Complexes of ß-lactoglobulin and high methyl-esterified pectin as a one-shot delivery system for reinforcing oil/water interfaces.

ABSTRACT

Electrostatic complexation of negatively charged polysaccharides with ß-lactoglobulin (ß-lg) has been shown to bolster the protein films at oil/water interfaces thereby improving emulsion stability. However, recent sub-phase exchange experiments demonstrated that highly charged polysaccharides such as low methyl-esterified pectin are complementary only if sequentially introduced to a pre-formed interfacial ß-lg film. In this study, results of transient interfacial shear rheology show that, by using high-methylesterified pectins instead, complexes can be formed in pre-mixed solutions with ß-lg at pH 4 that can lead to reinforced protein films at dodecane/water interfaces.
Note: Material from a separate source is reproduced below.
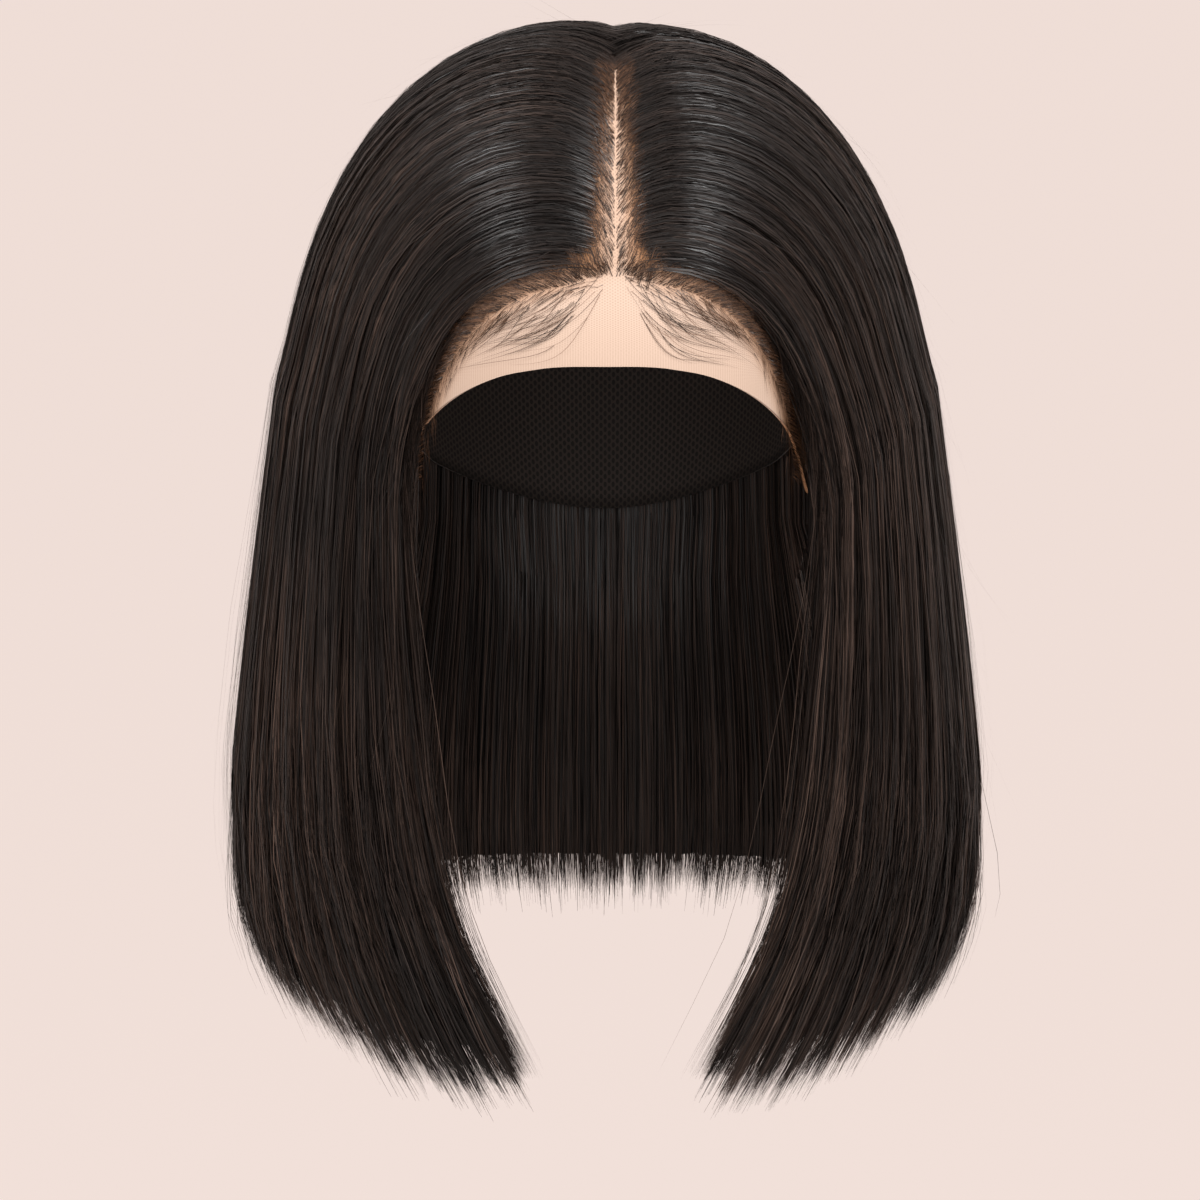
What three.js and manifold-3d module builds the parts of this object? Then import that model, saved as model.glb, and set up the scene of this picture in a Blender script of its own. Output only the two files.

Using this one-shot adsorption of such complexes, pectins as well as short chain polysaccharides like homogalacturonan nearly doubled the steady state shear elastic moduli as compared to that of a pure ß-lg film. The lag times of film formation were established to be primarily decided by the charge density and pattern on the polysaccharide. Based on the results from mixed solutions of ß-lg monomers, it is proposed that the polysaccharide at pH 4 strengthens the resulting interfacial layer by concatenating adsorbed ß-lg molecules thereby establishing cross-links in the aqueous phase.